* BEGIN *
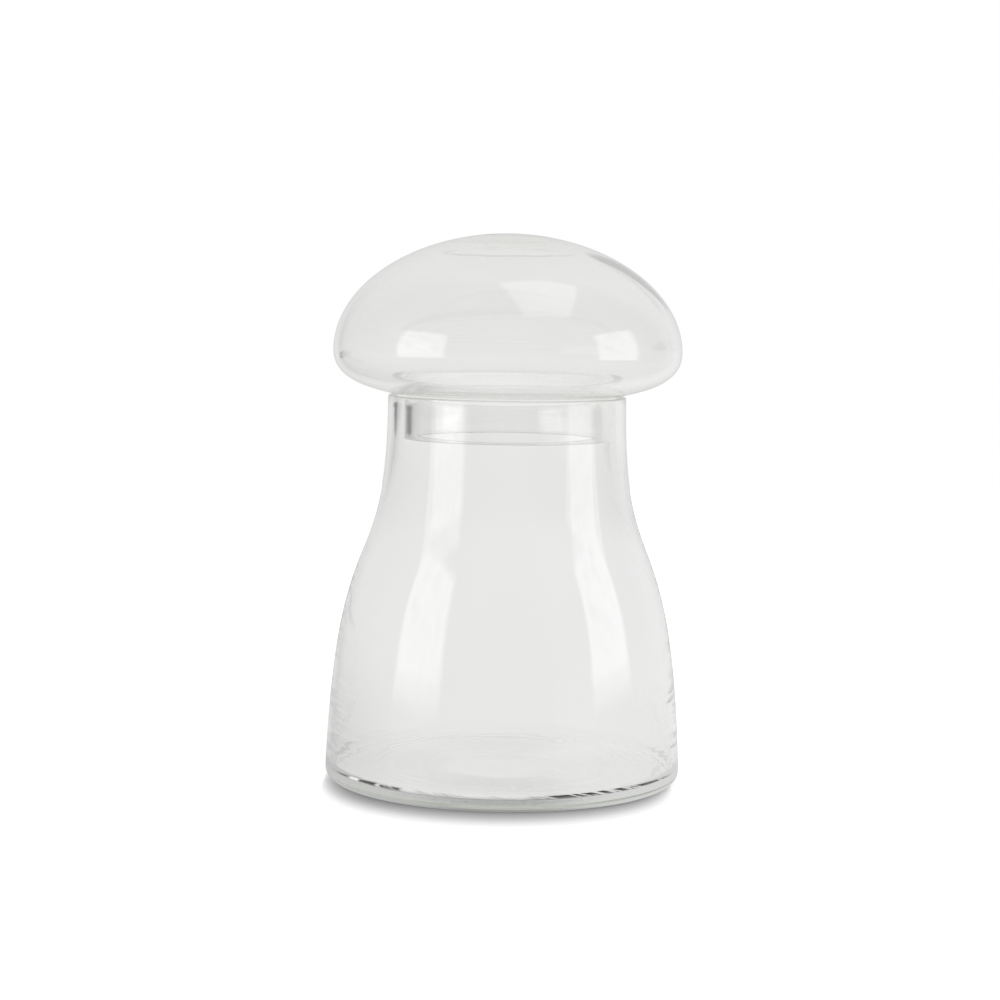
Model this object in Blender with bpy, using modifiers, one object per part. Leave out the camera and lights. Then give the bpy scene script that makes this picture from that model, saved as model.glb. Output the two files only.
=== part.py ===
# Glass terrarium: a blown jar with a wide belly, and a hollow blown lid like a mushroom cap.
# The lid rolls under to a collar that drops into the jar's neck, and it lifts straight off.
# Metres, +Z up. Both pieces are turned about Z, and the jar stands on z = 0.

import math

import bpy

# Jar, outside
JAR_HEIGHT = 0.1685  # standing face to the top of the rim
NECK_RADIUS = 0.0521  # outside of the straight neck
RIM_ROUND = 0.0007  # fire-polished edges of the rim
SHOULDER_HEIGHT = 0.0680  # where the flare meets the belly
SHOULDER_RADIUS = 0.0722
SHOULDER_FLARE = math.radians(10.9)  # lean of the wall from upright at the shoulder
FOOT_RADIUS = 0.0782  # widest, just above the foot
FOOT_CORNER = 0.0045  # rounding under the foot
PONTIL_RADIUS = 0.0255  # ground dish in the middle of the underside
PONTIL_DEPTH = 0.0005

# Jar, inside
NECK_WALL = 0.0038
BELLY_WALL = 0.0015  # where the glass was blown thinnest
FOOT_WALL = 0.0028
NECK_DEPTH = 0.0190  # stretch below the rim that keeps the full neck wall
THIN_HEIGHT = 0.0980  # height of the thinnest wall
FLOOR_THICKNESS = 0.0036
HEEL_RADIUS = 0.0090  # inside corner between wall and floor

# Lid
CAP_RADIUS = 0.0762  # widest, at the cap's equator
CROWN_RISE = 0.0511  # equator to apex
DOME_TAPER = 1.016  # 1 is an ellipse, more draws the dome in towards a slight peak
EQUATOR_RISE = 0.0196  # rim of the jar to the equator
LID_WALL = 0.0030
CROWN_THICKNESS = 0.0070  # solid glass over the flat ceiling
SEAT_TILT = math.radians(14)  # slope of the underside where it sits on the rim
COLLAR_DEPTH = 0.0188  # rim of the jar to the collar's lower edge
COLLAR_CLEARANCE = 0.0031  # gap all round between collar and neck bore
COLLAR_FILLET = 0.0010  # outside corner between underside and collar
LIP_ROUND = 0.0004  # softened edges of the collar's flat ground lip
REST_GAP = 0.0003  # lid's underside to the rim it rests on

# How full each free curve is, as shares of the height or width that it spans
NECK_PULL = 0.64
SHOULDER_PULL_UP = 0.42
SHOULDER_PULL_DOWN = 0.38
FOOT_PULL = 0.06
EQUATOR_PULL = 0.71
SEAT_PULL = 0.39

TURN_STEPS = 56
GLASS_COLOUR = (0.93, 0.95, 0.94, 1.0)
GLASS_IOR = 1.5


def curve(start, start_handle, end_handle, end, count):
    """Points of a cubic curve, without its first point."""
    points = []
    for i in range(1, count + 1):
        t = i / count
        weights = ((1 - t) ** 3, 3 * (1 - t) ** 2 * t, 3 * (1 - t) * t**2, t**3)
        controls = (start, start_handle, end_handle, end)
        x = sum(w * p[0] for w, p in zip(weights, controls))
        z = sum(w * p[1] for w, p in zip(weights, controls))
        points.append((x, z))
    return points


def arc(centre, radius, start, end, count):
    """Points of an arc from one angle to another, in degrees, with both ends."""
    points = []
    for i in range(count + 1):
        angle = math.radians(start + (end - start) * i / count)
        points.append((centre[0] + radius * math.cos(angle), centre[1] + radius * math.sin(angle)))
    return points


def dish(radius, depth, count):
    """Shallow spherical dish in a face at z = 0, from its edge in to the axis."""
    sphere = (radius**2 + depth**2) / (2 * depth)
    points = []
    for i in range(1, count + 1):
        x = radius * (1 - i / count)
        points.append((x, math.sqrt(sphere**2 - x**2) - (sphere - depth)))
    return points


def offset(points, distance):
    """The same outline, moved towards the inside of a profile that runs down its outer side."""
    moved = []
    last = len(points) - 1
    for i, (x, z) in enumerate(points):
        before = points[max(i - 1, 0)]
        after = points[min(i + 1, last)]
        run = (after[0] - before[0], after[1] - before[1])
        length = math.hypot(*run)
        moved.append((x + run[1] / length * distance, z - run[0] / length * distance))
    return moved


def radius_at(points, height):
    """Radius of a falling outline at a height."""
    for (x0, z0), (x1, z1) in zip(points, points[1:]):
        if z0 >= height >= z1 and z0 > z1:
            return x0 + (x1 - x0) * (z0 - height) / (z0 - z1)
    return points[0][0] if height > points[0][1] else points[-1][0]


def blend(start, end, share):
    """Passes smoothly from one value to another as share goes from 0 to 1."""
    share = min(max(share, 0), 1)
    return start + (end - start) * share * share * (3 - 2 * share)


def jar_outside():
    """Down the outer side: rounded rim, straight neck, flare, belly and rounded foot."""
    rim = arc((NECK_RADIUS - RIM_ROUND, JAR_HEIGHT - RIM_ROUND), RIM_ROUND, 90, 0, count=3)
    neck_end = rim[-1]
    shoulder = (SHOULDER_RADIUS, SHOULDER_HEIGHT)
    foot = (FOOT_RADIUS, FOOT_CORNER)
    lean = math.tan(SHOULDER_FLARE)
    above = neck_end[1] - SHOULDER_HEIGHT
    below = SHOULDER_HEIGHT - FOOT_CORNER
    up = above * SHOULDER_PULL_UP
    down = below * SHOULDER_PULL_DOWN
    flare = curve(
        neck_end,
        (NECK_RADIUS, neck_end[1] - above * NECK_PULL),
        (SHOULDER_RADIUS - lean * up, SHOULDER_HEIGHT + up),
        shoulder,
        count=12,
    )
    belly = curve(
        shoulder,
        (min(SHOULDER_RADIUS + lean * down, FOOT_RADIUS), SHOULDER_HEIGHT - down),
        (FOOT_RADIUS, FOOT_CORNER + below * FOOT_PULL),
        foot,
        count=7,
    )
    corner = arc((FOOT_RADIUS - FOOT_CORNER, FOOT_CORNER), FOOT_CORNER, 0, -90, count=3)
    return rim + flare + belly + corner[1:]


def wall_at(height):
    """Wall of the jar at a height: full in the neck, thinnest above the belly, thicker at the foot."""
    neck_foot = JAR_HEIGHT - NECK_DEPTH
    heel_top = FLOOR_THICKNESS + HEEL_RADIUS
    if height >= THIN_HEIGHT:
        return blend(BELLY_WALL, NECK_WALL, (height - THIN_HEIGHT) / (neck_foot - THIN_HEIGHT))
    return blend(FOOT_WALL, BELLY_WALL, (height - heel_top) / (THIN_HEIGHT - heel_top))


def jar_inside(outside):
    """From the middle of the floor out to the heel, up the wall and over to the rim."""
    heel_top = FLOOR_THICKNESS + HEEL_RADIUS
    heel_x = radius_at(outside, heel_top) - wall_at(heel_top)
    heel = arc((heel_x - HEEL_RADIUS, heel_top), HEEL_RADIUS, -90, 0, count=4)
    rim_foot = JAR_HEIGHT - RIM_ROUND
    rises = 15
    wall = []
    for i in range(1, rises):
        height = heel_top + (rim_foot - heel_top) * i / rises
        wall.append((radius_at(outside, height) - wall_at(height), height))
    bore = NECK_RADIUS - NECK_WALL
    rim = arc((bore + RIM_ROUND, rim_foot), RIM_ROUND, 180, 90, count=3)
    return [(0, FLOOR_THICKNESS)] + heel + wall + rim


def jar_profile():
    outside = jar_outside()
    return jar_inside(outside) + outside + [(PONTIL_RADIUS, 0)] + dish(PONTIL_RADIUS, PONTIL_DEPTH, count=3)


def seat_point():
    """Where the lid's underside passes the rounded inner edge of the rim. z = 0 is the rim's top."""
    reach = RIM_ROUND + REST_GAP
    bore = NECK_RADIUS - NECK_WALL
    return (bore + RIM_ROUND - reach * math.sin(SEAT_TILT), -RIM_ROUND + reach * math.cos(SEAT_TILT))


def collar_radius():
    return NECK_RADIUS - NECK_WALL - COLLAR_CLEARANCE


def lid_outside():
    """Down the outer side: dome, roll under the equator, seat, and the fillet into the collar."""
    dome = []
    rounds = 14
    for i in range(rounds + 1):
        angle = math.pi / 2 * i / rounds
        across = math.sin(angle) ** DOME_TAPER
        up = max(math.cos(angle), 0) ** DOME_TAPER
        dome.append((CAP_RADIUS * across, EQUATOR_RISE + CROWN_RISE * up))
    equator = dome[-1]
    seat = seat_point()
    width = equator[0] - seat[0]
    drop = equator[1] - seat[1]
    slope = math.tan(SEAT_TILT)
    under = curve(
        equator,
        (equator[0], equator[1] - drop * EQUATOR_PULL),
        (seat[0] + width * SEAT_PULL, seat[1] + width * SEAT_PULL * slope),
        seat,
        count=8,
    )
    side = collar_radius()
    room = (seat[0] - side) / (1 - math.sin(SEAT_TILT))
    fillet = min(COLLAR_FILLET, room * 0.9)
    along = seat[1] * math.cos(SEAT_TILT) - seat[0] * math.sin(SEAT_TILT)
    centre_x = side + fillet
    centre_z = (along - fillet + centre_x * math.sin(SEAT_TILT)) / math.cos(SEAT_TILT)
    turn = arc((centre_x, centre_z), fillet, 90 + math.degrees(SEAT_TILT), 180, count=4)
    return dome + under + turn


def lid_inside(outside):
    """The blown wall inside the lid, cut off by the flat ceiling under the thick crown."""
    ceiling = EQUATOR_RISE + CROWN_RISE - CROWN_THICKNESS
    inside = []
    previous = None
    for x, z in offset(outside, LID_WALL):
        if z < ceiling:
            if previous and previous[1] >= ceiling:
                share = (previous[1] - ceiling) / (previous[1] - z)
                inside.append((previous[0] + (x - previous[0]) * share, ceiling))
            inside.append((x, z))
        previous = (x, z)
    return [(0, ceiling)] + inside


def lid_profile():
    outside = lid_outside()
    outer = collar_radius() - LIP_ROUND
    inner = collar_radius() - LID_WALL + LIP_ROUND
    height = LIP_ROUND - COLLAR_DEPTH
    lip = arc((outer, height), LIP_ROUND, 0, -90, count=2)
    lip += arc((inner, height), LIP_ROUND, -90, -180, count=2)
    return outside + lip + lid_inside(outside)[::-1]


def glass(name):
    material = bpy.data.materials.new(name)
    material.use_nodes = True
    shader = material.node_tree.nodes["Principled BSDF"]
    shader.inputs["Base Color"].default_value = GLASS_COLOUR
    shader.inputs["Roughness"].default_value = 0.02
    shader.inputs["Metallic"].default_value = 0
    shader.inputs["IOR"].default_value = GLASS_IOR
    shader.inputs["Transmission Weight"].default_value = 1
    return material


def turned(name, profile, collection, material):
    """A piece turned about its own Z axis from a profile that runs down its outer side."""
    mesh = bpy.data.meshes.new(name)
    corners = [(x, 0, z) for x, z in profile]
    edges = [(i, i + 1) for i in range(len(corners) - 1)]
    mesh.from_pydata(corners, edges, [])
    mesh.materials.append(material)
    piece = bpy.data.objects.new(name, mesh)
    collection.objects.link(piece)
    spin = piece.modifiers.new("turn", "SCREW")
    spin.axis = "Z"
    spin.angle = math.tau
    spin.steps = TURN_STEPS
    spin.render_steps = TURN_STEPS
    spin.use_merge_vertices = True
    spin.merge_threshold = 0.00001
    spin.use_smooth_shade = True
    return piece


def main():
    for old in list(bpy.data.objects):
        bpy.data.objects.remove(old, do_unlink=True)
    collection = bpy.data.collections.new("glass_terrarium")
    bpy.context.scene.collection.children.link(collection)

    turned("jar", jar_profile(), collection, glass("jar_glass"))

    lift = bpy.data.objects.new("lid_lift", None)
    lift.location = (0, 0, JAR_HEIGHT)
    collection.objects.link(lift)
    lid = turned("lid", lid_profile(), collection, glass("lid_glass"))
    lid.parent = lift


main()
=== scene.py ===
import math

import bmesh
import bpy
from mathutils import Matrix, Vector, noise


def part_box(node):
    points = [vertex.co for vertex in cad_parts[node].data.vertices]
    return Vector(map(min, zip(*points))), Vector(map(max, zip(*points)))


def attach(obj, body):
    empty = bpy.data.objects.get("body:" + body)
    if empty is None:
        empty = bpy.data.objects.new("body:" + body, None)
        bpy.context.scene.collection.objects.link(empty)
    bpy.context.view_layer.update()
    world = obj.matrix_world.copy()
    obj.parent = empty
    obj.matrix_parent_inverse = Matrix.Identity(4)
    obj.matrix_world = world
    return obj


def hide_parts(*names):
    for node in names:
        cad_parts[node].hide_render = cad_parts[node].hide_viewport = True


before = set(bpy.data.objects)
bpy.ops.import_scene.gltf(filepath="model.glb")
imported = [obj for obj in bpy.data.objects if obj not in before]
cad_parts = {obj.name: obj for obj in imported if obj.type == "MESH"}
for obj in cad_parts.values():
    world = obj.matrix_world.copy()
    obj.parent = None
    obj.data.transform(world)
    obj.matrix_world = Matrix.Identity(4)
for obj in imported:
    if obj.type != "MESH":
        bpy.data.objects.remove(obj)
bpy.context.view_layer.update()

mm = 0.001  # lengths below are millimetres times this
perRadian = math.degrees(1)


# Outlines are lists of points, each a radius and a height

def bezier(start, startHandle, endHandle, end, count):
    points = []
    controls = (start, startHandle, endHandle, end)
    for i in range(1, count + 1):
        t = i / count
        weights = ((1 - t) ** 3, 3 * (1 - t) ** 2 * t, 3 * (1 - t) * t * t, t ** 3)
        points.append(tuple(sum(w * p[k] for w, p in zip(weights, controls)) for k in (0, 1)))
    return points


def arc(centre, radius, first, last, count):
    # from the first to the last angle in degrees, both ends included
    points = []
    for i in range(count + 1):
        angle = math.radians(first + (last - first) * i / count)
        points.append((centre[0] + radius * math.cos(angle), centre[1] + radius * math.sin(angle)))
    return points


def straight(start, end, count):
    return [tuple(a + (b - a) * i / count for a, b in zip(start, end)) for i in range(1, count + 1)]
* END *
**What the exercise asks:** Verbatim output is expected for the lines from the start of the data to the line in which "REST_GAP = 0.0003" appears, both included.

**The answer:**
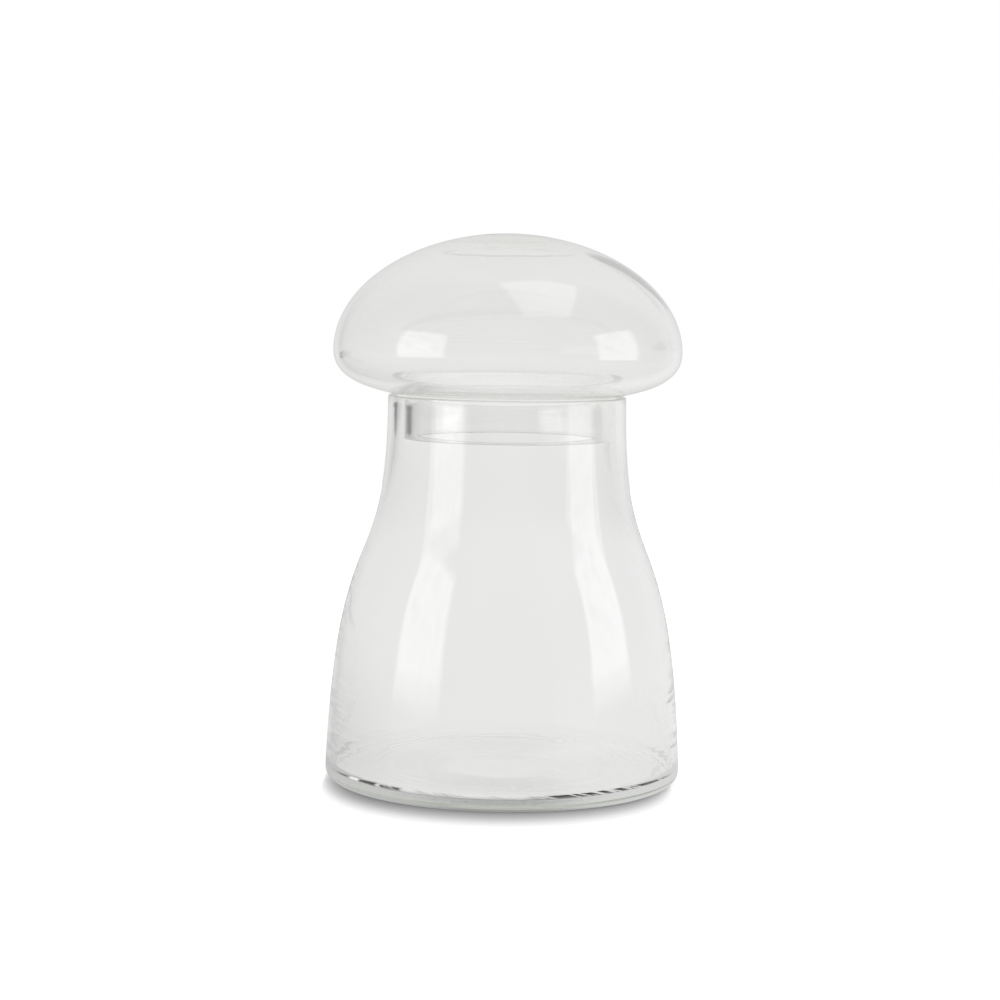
Model this object in Blender with bpy, using modifiers, one object per part. Leave out the camera and lights. Then give the bpy scene script that makes this picture from that model, saved as model.glb. Output the two files only.
=== part.py ===
# Glass terrarium: a blown jar with a wide belly, and a hollow blown lid like a mushroom cap.
# The lid rolls under to a collar that drops into the jar's neck, and it lifts straight off.
# Metres, +Z up. Both pieces are turned about Z, and the jar stands on z = 0.

import math

import bpy

# Jar, outside
JAR_HEIGHT = 0.1685  # standing face to the top of the rim
NECK_RADIUS = 0.0521  # outside of the straight neck
RIM_ROUND = 0.0007  # fire-polished edges of the rim
SHOULDER_HEIGHT = 0.0680  # where the flare meets the belly
SHOULDER_RADIUS = 0.0722
SHOULDER_FLARE = math.radians(10.9)  # lean of the wall from upright at the shoulder
FOOT_RADIUS = 0.0782  # widest, just above the foot
FOOT_CORNER = 0.0045  # rounding under the foot
PONTIL_RADIUS = 0.0255  # ground dish in the middle of the underside
PONTIL_DEPTH = 0.0005

# Jar, inside
NECK_WALL = 0.0038
BELLY_WALL = 0.0015  # where the glass was blown thinnest
FOOT_WALL = 0.0028
NECK_DEPTH = 0.0190  # stretch below the rim that keeps the full neck wall
THIN_HEIGHT = 0.0980  # height of the thinnest wall
FLOOR_THICKNESS = 0.0036
HEEL_RADIUS = 0.0090  # inside corner between wall and floor

# Lid
CAP_RADIUS = 0.0762  # widest, at the cap's equator
CROWN_RISE = 0.0511  # equator to apex
DOME_TAPER = 1.016  # 1 is an ellipse, more draws the dome in towards a slight peak
EQUATOR_RISE = 0.0196  # rim of the jar to the equator
LID_WALL = 0.0030
CROWN_THICKNESS = 0.0070  # solid glass over the flat ceiling
SEAT_TILT = math.radians(14)  # slope of the underside where it sits on the rim
COLLAR_DEPTH = 0.0188  # rim of the jar to the collar's lower edge
COLLAR_CLEARANCE = 0.0031  # gap all round between collar and neck bore
COLLAR_FILLET = 0.0010  # outside corner between underside and collar
LIP_ROUND = 0.0004  # softened edges of the collar's flat ground lip
REST_GAP = 0.0003  # lid's underside to the rim it rests on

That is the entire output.